Angelo Solinas Mondragon, Defendant.

          ORDER

          ANN D. MONTGOMERY U.S. DISTRICT JUDGE

         I. INTRODUCTION

         On November 28, 2017, Defendant Angelo Solinas Mondragon filed a Notice of Removal [Docket No. 1] of his three state court proceedings from Polk County District Court, Minnesota. He also filed a Motion for Change of Venue [Docket No. 2]. Defendant alleges that Minnesota's Implied Consent Law violates several of his rights under the United States Constitution. Notice Removal at 2-3, 15-18. He seeks to litigate his Minnesota state court driving charges in United States District Court in Fargo, North Dakota. For the reasons set forth below, the cases are remanded and the Motion for Change of Venue is denied.

         II. ANALYSIS

         On May 14, 2017, Defendant was charged in Polk County, Minnesota with Fourth Degree Driving While Impaired (Minn. Stat. §§ 169A.20, subd. 1(1), 169A.27) and Fourth Degree Driving While Impaired Over 0.08 B.A.C. (Minn. Stat. §§ 169A.20, subd. 1(5), 169A.27). Notice Removal [Docket No. 1, Attach. 1] at 6, 8. His driver's license was revoked pursuant to Minnesota's Implied Consent Law, Minn. Stat. § 169A.52. Id. at 5. On September 20, 2017, Defendant was cited in Polk County with Driving After Revocation (Minn. Stat. § 171.24) and Failure to Display Front and Rear Plates (Minn. Stat. 169.79.6). Notice Removal at 10. Based on these charges and citations, the State of Minnesota (“State”) has initiated three state court cases against Defendant in Polk County, Minnesota: State of Minnesota vs. Angelo Solinas Mondragon, No. 60-CR-17-1040 (Driving While Impaired); State of Minnesota vs. Angelo Solinas Mondragon, No. 60-VB-17-2953 (Driving After Revocation); and LE Case Number/ICR: 170001501 (Notice and Order of Revocation; Department of Public Safety, State of Minnesota). Id. at 4. Defendant seeks to remove the cases to federal court and to transfer the litigation to the United States District Court in Fargo, North Dakota.
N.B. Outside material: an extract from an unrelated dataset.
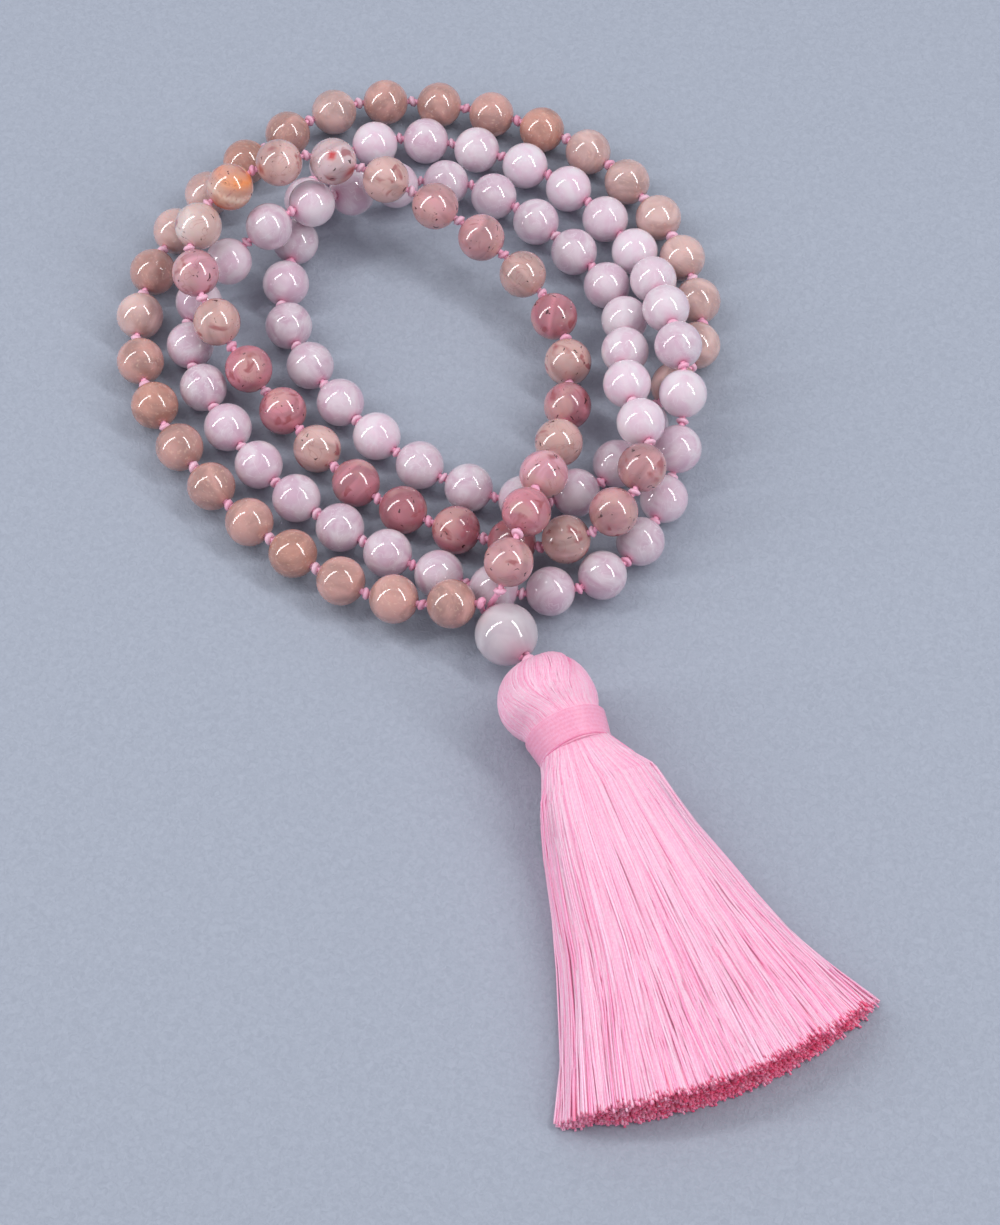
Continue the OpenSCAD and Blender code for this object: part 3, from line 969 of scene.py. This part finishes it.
# %% [markdown]
# Between the layers the real skirt is packed with threads that nobody sees. A closed wedge
# stands for them, a little smaller than the bundle, so that no light leaks through. It is painted
# the deepest pink, with deep red at its end and a little along its sides, as painted shade in the
# gaps between the threads.


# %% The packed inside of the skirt
def cross_section(around):
    """The outline of the packing in the square of across and level, with its right edge cut."""
    to_square = np.minimum(1, 1 / np.maximum(np.abs(np.cos(around)), np.abs(np.sin(around))))
    return np.minimum(0.96 * np.cos(around) * to_square, EDGE), 0.93 * np.sin(around) * to_square


PACK_RINGS = 14
pack_coords, pack_faces = straight_tube("skirt_packing_pattern", 48, PACK_RINGS)
around = np.arctan2(pack_coords[:, 1], pack_coords[:, 0])
count = len(around)
lines = skirt_lines(*cross_section(around), np.full(count, 15.0), np.full(count, REACH - 0.7),
                    PACK_RINGS)
ring = ring_of(pack_coords)
packed = in_tassel_frame(lines[np.arange(count), ring])
skirt_pack = new_piece("skirt_packed_inside", packed, pack_faces)
# Painted shade: the packing is painted the deepest pink, with deep red at its end and a little
# along its sides.
paint(skirt_pack, "thread_shade", 1.0)
paint(skirt_pack, "painted_deep_shade", np.where(ring >= PACK_RINGS - 1, 1.0, 0.12))
dress(skirt_pack, skirt_silk, "tassel")
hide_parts("tassel_skirt")

# %% [markdown]
# ## The head
#
# The threads are laid over the core knot and folded down all round it, so on the head they run
# from the top to the neck like the lines on a globe. A smooth body fills the inside, and the
# threads lie loosely on it; the body is painted deep pink, as painted shade in their gaps. One
# lock crosses over its neighbours and leaves a crease, which is what makes a hand-made tassel
# look folded and not turned. The crease and the top of the head by the knot are painted deeper,
# as painted shade.

# %% Profile of the head
HEAD_R = 7.6
HEAD_FRONT, HEAD_BACK = 6.7, 6.1
HEAD_LEAN = 0.75
HEAD_RINGS = 14
fold = np.radians(np.arange(6, 133, 9))
head_s = 8.9 - np.where(fold < math.pi / 2, HEAD_FRONT, HEAD_BACK) * np.cos(fold)
head_r = HEAD_R * np.sin(fold) ** 0.7
head_s = np.concatenate([head_s, [14.5, 17.5]])
head_r = np.concatenate([head_r, [6.1, 4.9]])


def lean_of(s):
    """The head sits a little to one side of the neck."""
    return -HEAD_LEAN * (1 - smoothstep((s - 8) / 7))


def round_axis(s, r, around, lean=0.0):
    """Points round the tassel's axis, in its frame and in millimetres."""
    return np.stack([s, r * np.cos(around) + lean, AXIS_Z + r * np.sin(around)], axis=-1)


print("head profile points", len(head_s))

# %% The smooth body under the threads
put_down()
bpy.ops.mesh.primitive_uv_sphere_add(segments=64, ring_count=32, radius=1, location=(0, 0, 0))
under = added("head_body_pattern")
edit(under)
choose(under, lambda co: co.z < -0.6)
bpy.ops.transform.resize(value=(1, 1, 0.6), center_override=(0, 0, -0.6))
bpy.ops.object.mode_set(mode="OBJECT")
coords, faces = shape_of(under)
share = (1 - coords[:, 2]) / (1 - coords[:, 2].min())
s = np.interp(share, [0, 1], [2.8, 17.5])
r = np.interp(s, head_s, head_r) - 0.22
r = np.maximum(r, 0.02) * np.clip(np.linalg.norm(coords[:, :2], axis=1) / 0.12, 0, 1)
around = np.arctan2(coords[:, 1], coords[:, 0])
head_body = new_piece("head_inner_bundle",
                      in_tassel_frame(round_axis(s, r, around, lean_of(s))), faces)
# Painted shade: the body is painted the deepest pink with a little deep red, for the gaps between
# the threads.
paint(head_body, "thread_shade", 1.0)
paint(head_body, "painted_deep_shade", 0.2)
dress(head_body, skirt_silk, "tassel")

# %% Threads folded over the head
head_thread = straight_tube("head_thread_pattern", THREAD_SIDES, HEAD_RINGS)
rng = np.random.default_rng(31)
FOLDED = 1250
CREASE = math.radians(46)
start = rng.uniform(0, 2 * math.pi, FOLDED)
t = np.linspace(0, 1, HEAD_RINGS + 1)[None]
index = np.repeat(t * (len(head_s) - 1), FOLDED, axis=0)
s = np.interp(index, np.arange(len(head_s)), head_s)
r = np.interp(index, np.arange(len(head_s)), head_r)
away = (start[:, None] - CREASE + math.pi) % (2 * math.pi) - math.pi
swirl = 0.22 * np.sin(t * 3.0) + 0.10 * np.sin(t * 5 + start[:, None] * 3)
pull = -0.16 * np.exp(-(away / 0.5) ** 2) * np.sin(math.pi * np.clip(t * 1.5, 0, 1))
wave = 0.05 * rng.normal(size=(FOLDED, 1)) * np.sin(5 * t)
phi = start[:, None] + swirl + np.sign(away) * pull + wave
groove = 0.5 * np.exp(-(away / 0.12) ** 2) * np.exp(-((t - 0.26) / 0.16) ** 2)
over = 0.5 * np.exp(-((away - 0.3) / 0.22) ** 2) * np.exp(-((t - 0.32) / 0.3) ** 2)
r = np.maximum(r - 0.16 - groove + over + 0.07 * rng.uniform(-1, 1, (FOLDED, 1)), 0.55)
lines = round_axis(s, r, phi, lean_of(s))
lines[..., 2] = np.maximum(lines[..., 2], LOWEST)
out = np.stack([np.zeros_like(phi), np.cos(phi), np.sin(phi)], axis=-1)
turn = np.array(TASSEL)[:3, :3]
head = lay_threads("head_folded_threads", head_thread, in_tassel_frame(lines), out @ turn.T,
                   0.15 * MM * rng.uniform(0.8, 1.2, FOLDED))
ring = ring_of(head_thread[0])
# Painted shade: the threads are painted deeper, with some deep red, along the crease and at the top
# by the core knot.
deep = (np.exp(-(away / 0.17) ** 2) * np.exp(-((t - 0.3) / 0.2) ** 2)
        + 0.35 * np.exp(-(t / 0.13) ** 2))
shade = rng.beta(1.3, 2.4, (FOLDED, 1)) + 0.9 * deep
paint(head, "thread_shade", np.clip(shade[:, ring], 0, 1).ravel())
paint(head, "painted_deep_shade", np.clip(0.3 * deep[:, ring], 0, 1).ravel())
dress(head, skirt_silk, "tassel")
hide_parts("tassel_head")
print("head threads", FOLDED)

# %% [markdown]
# ## The neck wrapping
#
# A thread is wound round the neck, turn by turn, from the head down, and its last turn lies a
# little proud. The CAD ring under it stays in place and takes the same colour. The winding is a
# small circle carried round by a screw modifier, which turns and rises in one go. Its turns are
# then drawn in to the slope of the ring.

# %% Wind the neck
TURNS = 27
WOUND_FROM, WOUND_TO = 14.5, 19.3
WOUND_R = 6.6
put_down()
bpy.ops.mesh.primitive_circle_add(vertices=6, radius=0.14, location=(WOUND_R, 0, 0),
                                  rotation=(math.radians(90), 0, 0))
winding = added("winding_pattern")
pick_up(winding)
bpy.ops.object.transform_apply(location=True, rotation=True, scale=False)
turning = winding.modifiers.new("turning", "SCREW")
turning.axis = "Z"
turning.angle = 2 * math.pi
turning.screw_offset = (WOUND_TO - WOUND_FROM) / TURNS
turning.iterations = TURNS
turning.steps = 40
bpy.ops.object.modifier_apply(modifier="turning")
coords, faces = shape_of(winding)
s = WOUND_FROM + coords[:, 2]
r = np.linalg.norm(coords[:, :2], axis=1) - WOUND_R
around = np.arctan2(coords[:, 1], coords[:, 0])
last_turn = smoothstep((s - (WOUND_TO - 0.35)) / 0.1)
s = s + 0.05 * np.sin(around * 2 + s * 3)
r = r * (1 + 0.35 * last_turn) + np.interp(s, [14.4, 19.4], [6.56, 5.68]) + 0.14 * last_turn
winding = new_piece("neck_winding", in_tassel_frame(round_axis(s, r, around)), faces)
# The last turn is painted deeper pink, as painted shade along the step at the wrap's lower edge.
paint(winding, "thread_shade", 0.3 + 0.12 * np.sin(s * 9.1 + around) + 0.4 * last_turn)
edit(winding)
close_up()
dress(winding, wrap_silk, "tassel")
print("winding faces", len(winding.data.polygons))

# %% Colour the CAD parts that stay
for node, finish in (("tassel_neck_wrap", wrap_silk), ("tassel_inner_tie", wrap_silk),
                     ("tassel_core_knot", cord_silk)):
    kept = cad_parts[node]
    for slot_of in kept.material_slots:
        slot_of.material = finish
    print("kept", node)

# %% [markdown]
# ## Table and light
#
# The table is a pale, slightly cool surface with a fine leather grain. The room gives an even
# light, and two slim strip lights, one from the lower left up to overhead and one from behind
# overhead down to the right, put two slanting lines on every polished bead.

# %% Table
put_down()
bpy.ops.mesh.primitive_plane_add(size=30, location=(0, 0, 0))
table = added("table")
leather, shader = new_finish("table_pale_leather", Roughness=0.62)
where = add(leather, "ShaderNodeTexCoord")
grain = noise(leather, where, "Object", Scale=1150.0, Detail=2.0, Distortion=1.2)
tone = ramp(leather, grain, "Fac", [(0.3, colour(148, 154, 168)), (0.7, colour(158, 164, 178))])
wire(leather, tone, "Color", shader, "Base Color")
bump = add(leather, "ShaderNodeBump", [("Height", grain, "Fac")], Strength=0.5, Distance=0.0002)
wire(leather, bump, "Normal", shader, "Normal")
table.data.materials.append(leather)


# %% Two strip lights and an even room
STRIP_WIDTH = 0.08
STRIP_WATTS = 3.4


def strip_light(name, low, high):
    low, high = Vector(low), Vector(high)
    middle = (low + high) / 2
    back = middle.normalized()
    along = high - low
    along = (along - back * along.dot(back)).normalized()
    across = back.cross(along)
    turn = Matrix((along, across, back)).transposed()
    put_down()
    bpy.ops.object.light_add(type="AREA", location=middle, rotation=turn.to_euler())
    light = added(name)
    light.data.shape = "RECTANGLE"
    light.data.size = (high - low).length
    light.data.size_y = STRIP_WIDTH
    light.data.energy = STRIP_WATTS
    return light


strip_light("strip_left", (-0.88, -0.16, 0.10), (-0.25, 0.22, 0.84))
strip_light("strip_right", (0.26, 0.30, 0.81), (0.74, -0.36, 0.38))
room = bpy.data.worlds.new("room")
room.use_nodes = True
glow = room.node_tree.nodes["Background"].inputs
glow["Color"].default_value = (0.90, 0.94, 1.0, 1)
glow["Strength"].default_value = 0.62
bpy.context.scene.world = room
print("lights ready")

# %% [markdown]
# ## The end

# The finished piece must be no bigger than the CAD model, apart from the little that thread
# stands proud.

# %% Deselect everything
put_down()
         Under 28 U.S.C. § 1455(b)(4), the Court must promptly examine the notice of removal of a state criminal prosecution[1] and summarily remand the case if “it clearly appears on the face of the notice and any exhibits annexed thereto that removal should not be permitted.” It is clear from the face of Defendant's Notice and annexed exhibits that removal should not be permitted here because Defendant cannot satisfy any of the statutes authorizing the removal of cases from state courts. See 28 U.S.C. §§ 1441-1455 (removal statutes).

         Defendant appears to argue that his state court cases are removable under 28 U.S.C. § 1441(a), which provides that “any civil action brought in a State court of which the district courts of the United States have original jurisdiction, may be removed by the defendant or the defendants, to the district court of the United States for the district and division embracing the place where such action is pending.” Defendant contends that this Court has original jurisdiction pursuant to 28 U.S.C. § 1331 because the actions implicate his rights under the United States Constitution.[2] See Notice Removal at 2-3. However, the state actions against Defendant do not “aris[e] under the Constitution, laws, or treaties of the United States.” 28 U.S.C. § 1331. Rather, the actions arise under the laws of Minnesota. Therefore, the state actions are not removable under § 1441.[3]

         Defendant's allegations that Minnesota's Implied Consent Law violates his Constitutional rights also suggest that Defendant is attempting to remove the state court proceedings pursuant to 28 U.S.C. § 1443(1). This provision authorizes the removal of civil actions or criminal prosecutions “[a]gainst any person who is denied or cannot enforce in the courts of such State a right under any law providing for the equal civil rights of citizens of the United States, or of all persons within the jurisdiction thereof.” 28 U.S.C. § 1443(1). However, “[s]ection 1443 applies only to denials of specific rights of racial equality and not to the whole gamut of constitutional rights.” U.S. ex rel. Sullivan v. Missouri, 588 F.2d 579, 580 (8th Cir. 1978) (per curiam). “Claims that prosecution and conviction will violate rights under constitutional or statutory provisions of general applicability . . . will not suffice” as grounds for removal under § 1443. Johnson v. Mississippi, 421 U.S. 213, 219 (1975). Thus, to establish eligibility for removal under § 1443, Defendant must show he “relies upon a law providing for equal civil rights stated in terms of racial equality.” Neal v. Wilson, 112 F.3d 351, 354 (8th Cir. 1997). None of the alleged violations of Defendant's rights listed in the Notice of Removal are based upon racial discrimination or a law specifically providing for racial equality.

         Because none of the removal statutes apply to the state actions against Defendant, “it clearly appears on the face of the notice and any exhibits annexed thereto that removal should not be permitted.” 28 U.S.C. § 1455(b)(4).

         III. CONCLUSION

         Based on the foregoing, and all the records, files, and proceedings herein, IT IS HEREBY ORDERED that these cases are summarily REMANDED to the Minnesota District Court, Ninth Judicial District. The Motion for Change of Venue [Docket No. 2] is DENIED as moot.

         LET JUDGMENT BE ENTERED ACCORDINGLY.